King Oba Alaiyeuwa Ademola II. is the natural ruler of the Egbas in Nigeria in West Africa. These people are well known for their home industries, cocoa growing and other valuable commodities. They are very industrious. King Ademola has great power, wisdom and a keen sense of justice. He, like many other African Kings, fought hard to retain the liberty and independence of his subjects. When the world war broke out black men from all corners of Africa and other parts of the world, including the Egbas and Yurubas, were invited by the Great Powers to assist in fighting the enemy and thus make the world safe for democracy, and for the protection of small nations. Africans answered the call by the thousands and died by the hundreds on the battlefields and the seas. The war is over; the enemy is beaten, but the promise was never fulfilled-the Egbas suffered the same fate as their brothers in other parts of Africa-they lost their independence, at precisely the same time (1914) as their sons were dying in Flanders and other war zones to make the world free.

Treaties made by European Powers with the West Africans, like those made with South Africans, were not honoured.
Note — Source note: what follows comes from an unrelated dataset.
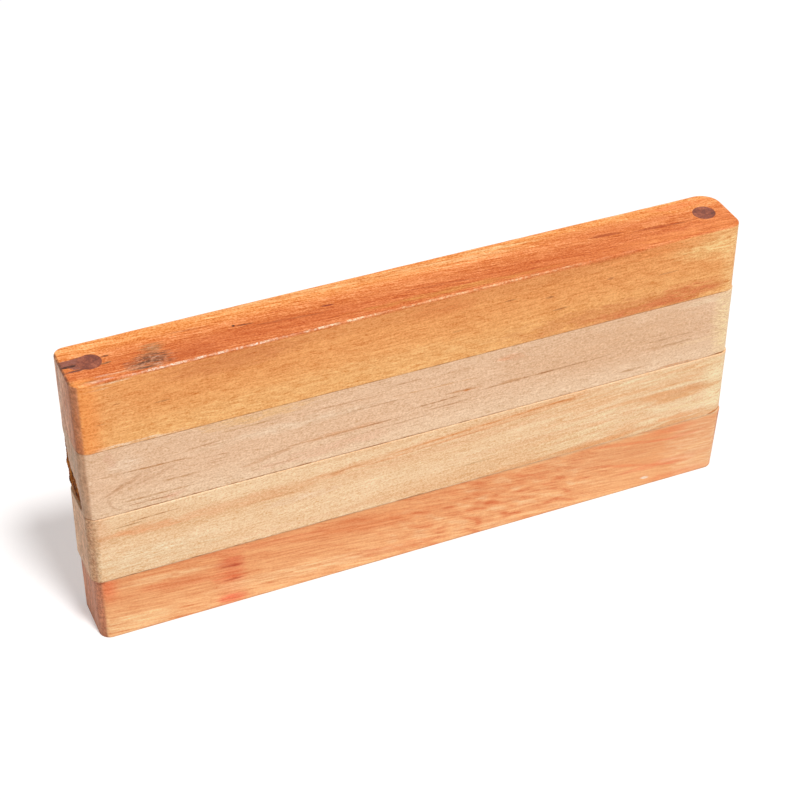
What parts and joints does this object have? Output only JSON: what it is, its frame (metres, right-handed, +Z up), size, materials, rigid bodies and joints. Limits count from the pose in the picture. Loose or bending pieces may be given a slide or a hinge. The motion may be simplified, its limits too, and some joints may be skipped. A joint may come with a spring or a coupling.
{
  "type": "folding wooden rest",
  "caption": "Stack of equal wooden bars on edge, pinned end to end by upright pegs at alternate ends, so that it opens out like a folding rule.",
  "frame": {"origin": "on the resting face, midway between the left and right lines of pegs and on the line that joins them", "axes": "+X along the bars towards the end where the middle peg is, +Y towards the back, +Z up through the stack along the pegs"},
  "size_m": [0.1507, 0.0144, 0.0673],
  "materials": {
    "orange_wood": "sanded and lightly oiled, straight grain",
    "beige_wood": "sanded, pinkish beige with fine brown streaks",
    "cream_wood": "sanded, cream with soft orange streaks",
    "salmon_wood": "sanded and lightly oiled, salmon orange with red streaks",
    "dark_dowel": "dark red-brown hardwood, end grain sanded flush"
  },
  "bodies": {
    "base_arm": {"bar_base": "salmon_wood", "end_plug_base": "dark_dowel"},
    "lower_arm": {"bar_lower": "cream_wood", "pivot_peg_base": "dark_dowel"},
    "upper_arm": {"bar_upper": "beige_wood", "pivot_peg_middle": "dark_dowel"},
    "top_arm": {"bar_top": "orange_wood", "pivot_peg_top": "dark_dowel", "end_plug_top": "dark_dowel"}
  },
  "joints": [
    {"name": "base_fold", "type": "hinge", "parent": "base_arm", "child": "lower_arm", "pos_m": [-0.0692, 0, 0.01615], "axis": [0, 0, 1], "continuous": true},
    {"name": "middle_fold", "type": "hinge", "parent": "lower_arm", "child": "upper_arm", "pos_m": [0.0692, 0, 0.03315], "axis": [0, 0, 1], "continuous": true},
    {"name": "top_fold", "type": "hinge", "parent": "upper_arm", "child": "top_arm", "pos_m": [-0.0692, 0, 0.05025], "axis": [0, 0, 1], "continuous": true}
  ]
}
The only difference between the lot of the Africans in the West and those in the South, is that the Africans in the West have not as yet been restricted in the same degree as those in the South from acquiring land.

This glaring injustice; this breach of faith is allowed, no doubt, because the natives are helpless, and because they are helpless they must be a child race, who must be treated, without consent, as somebody else thinks fit whether right or wrong. Indeed, others contend that even our mental capacity is inferior to that of the European, yet the facts are:-When Alexander the Great was adding victory upon victory, and sweeping through Babylon, Cabul, Chaeronia and Gaza, and learning the rudiments of government at the feet of Aristotle the philosopher; when the western world was only beginning to find its feet and commencing to mould a civilisation for the first time, Ethiopia was in its glory, and had reached such perfection in its civilisation that its culture flourished and dominated the world four hundred and fifty years before. The question is, is Ethiopia or Africa of .to-day mentally inferior than the Ethopia of yesterday? Is it not rather just the same old story of-Empires come, and Empires go. At any rate the Egbas of Nigeria, like other races, have proved themselves on the battlefields of Europe; and with other tribes of Africa they have distinguished themselves in the leading universities of Europe and graduated in arts and sciences with honours. The question of inferiority of the Africans therefore is to be doubted.